Je tiens d’abord à souligner que le Comité des Ministres défend toujours le principe de la suppression de l’obligation de visas entre tous les États membres du Conseil de l’Europe, principe consacré par l’accord européen sur le régime de la circulation des personnes entre les pays membres du Conseil de l’Europe, ratifié par treize États membres.

Je me rends bien compte qu’une telle affirmation peut sembler peu satisfaisante à l’honorable parlementaire qui représente un pays dont les ressortissants sont souvent obligés d’avoir des visas s’ils veulent se rendre dans d’autres États membres. Cela est vrai non seulement pour le pays hôte de notre Organisation – et je tiens à profiter de l’occasion pour rendre hommage à la générosité et à l’efficacité avec lesquelles les autorités françaises ont toujours rempli leur rôle d’hôtes du Conseil de l’Europe – mais aussi pour d’autres pays comme le mien. La dernière fois que nous avons évoqué cette question au sein du Comité des Ministres, les représentants des délégations des pays concernés ont exposé les raisons qui les ont obligés à recourir à de telles mesures de contrôle. Certains d’entre eux ont toutefois précisé que ces mesures étaient une réaction face à des circonstances exceptionnelles et j’espère qu’elles pourront être supprimées dès que possible.

Pour en venir au groupe particulier de personnes que vous évoquez, à savoir les ressortissants turcs qui souhaitent assister aux débats de l’Assemblée parlementaire, j’éprouve la plus grande sympathie pour ce souhait. Bien entendu, il est très difficile d’adopter des règles générales concernant les personnes autorisées à entrer dans un pays déterminé qui tiennent compte de toutes les raisons justifiées possibles pour lesquelles elles désirent entrer dans ce pays. A la connaissance du Comité des Ministres, aucun ressortissant turc ayant exprimé le souhait d’assister aux débats de l’Assemblée ne s’est vu refuser le droit d’entrer en France.

Néanmoins, je le répète, nous reconnaissons le bien-fondé de votre souci.

M. AKARCALI (Turquie)

J’aimerais simplement ajouter qu’il est difficile même pour un citoyen normal d’obtenir le bulletin nécessaire à l’obtention d’un visa. Je voulais le souligner à titre d’information.

M. Felber, Président de la Confédération suisse

Je n’ai ni la compétence ni la possibilité de résoudre ce problème. Il s’agit avant tout de relations bilatérales. Certes, j’en prends note et, le cas échéant, nous pourrons soumettre ce problème au Comité des Ministres.
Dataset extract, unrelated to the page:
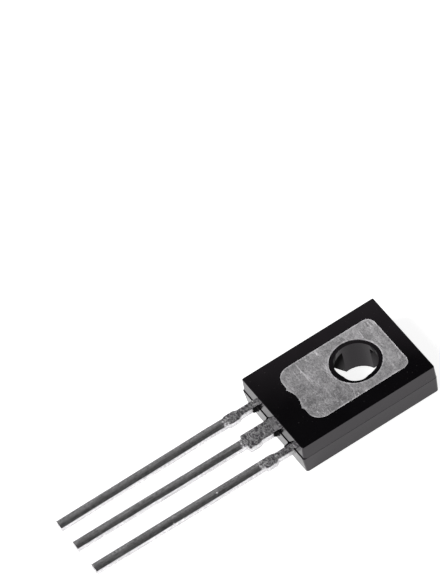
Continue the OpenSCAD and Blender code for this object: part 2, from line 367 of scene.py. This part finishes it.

M. LE PRÉSIDENT (traduction)

Nous en venons maintenant à la question n° 11, posée par M. GÜL. Cette question est ainsi rédigée:

«M. Gül,

Rappelant que le peuple algérien a tenu ses premières élections générales libres et pluralistes pour choisir ses représentants démocratiques;

Rappelant également que ce processus démocratique et l’expression de la libre volonté du peuple algérien ont tous deux été stoppés par une intervention militaire violente;

Gardant à l’esprit que le Conseil de l’Europe est une Organisation essentiellement soucieuse des droits de l’homme et de la démocratie, et préoccupée de toute violation du droit à l’autodétermination des peuples, même hors d’Europe,

Demande au Comité des Ministres:

– pourquoi le Conseil de l’Europe a gardé le silence à cette occasion, silence qui constituait une approbation implicite de l’intervention militaire;

– si le Conseil de l’Europe appuie les élections libres et la démocratie, ou si nous devons nous abstenir de réagir lorsque les interventions militaires ou les juntes nous conviennent;

– quelles mesures le Conseil de l’Europe compte prendre pour relancer le processus démocratique en Algérie.»

La parole est à M. le Président du Comité des Ministres.

M. Felber, Président de la Confédération suisse

Je ne peux que confirmer à M. Gül que le Comité des Ministres n’a pas, jusqu’à ce jour, discuté des événements récents en Algérie. Je constate que votre Assemblée n’a pas non plus pris position sur ceux-ci.

Cela ne signifie pas que nous nous désintéressons de la situation dans ce pays. Au contraire, nos gouvernements suivent de près les développements en Algérie et plusieurs d’entre eux se sont exprimés sur cette question.

Personnellement, j’exprime le ferme espoir que les autorités algériennes entreprendront tous les efforts possibles pour un retour à une vie institutionnelle normale et pour qu’un dialogue pacifique entre les parties concernées puisse se tenir afin de poursuivre le processus démocratique qui avait été engagé.

M. GÜL (Turquie) (traduction)

Merci Monsieur le Président, merci Monsieur le ministre. Je pense que c’est ainsi que nous pouvons préserver notre crédibilité et guider les pays qui luttent pour la démocratie. Merci beaucoup.

M. Felber, Président de la Confédération suisse

Je ne vais pas ouvrir un débat politique sur les récents événements intervenus en Algérie puisque votre Assemblée a décidé d’en parler au cours de cette session.

Je répète simplement que le Comité des Ministres sera certainement, lui aussi, appelé à discuter de ce problème. Qui ne l’a pas fait? Je ne puis donc, en aucun cas, me prononcer en son nom.

M. LE PRÉSIDENT (traduction)

Au nom de l’Assemblée, permettez-moi, Monsieur Felber, de vous remercier de vos réponses claires et concises. Nous vous en sommes reconnaissants et vous remercions du travail que vous accomplissez. Nous espérons que la coopération entre les ministres et l’Assemblée continuera de porter ses fruits. Merci beaucoup.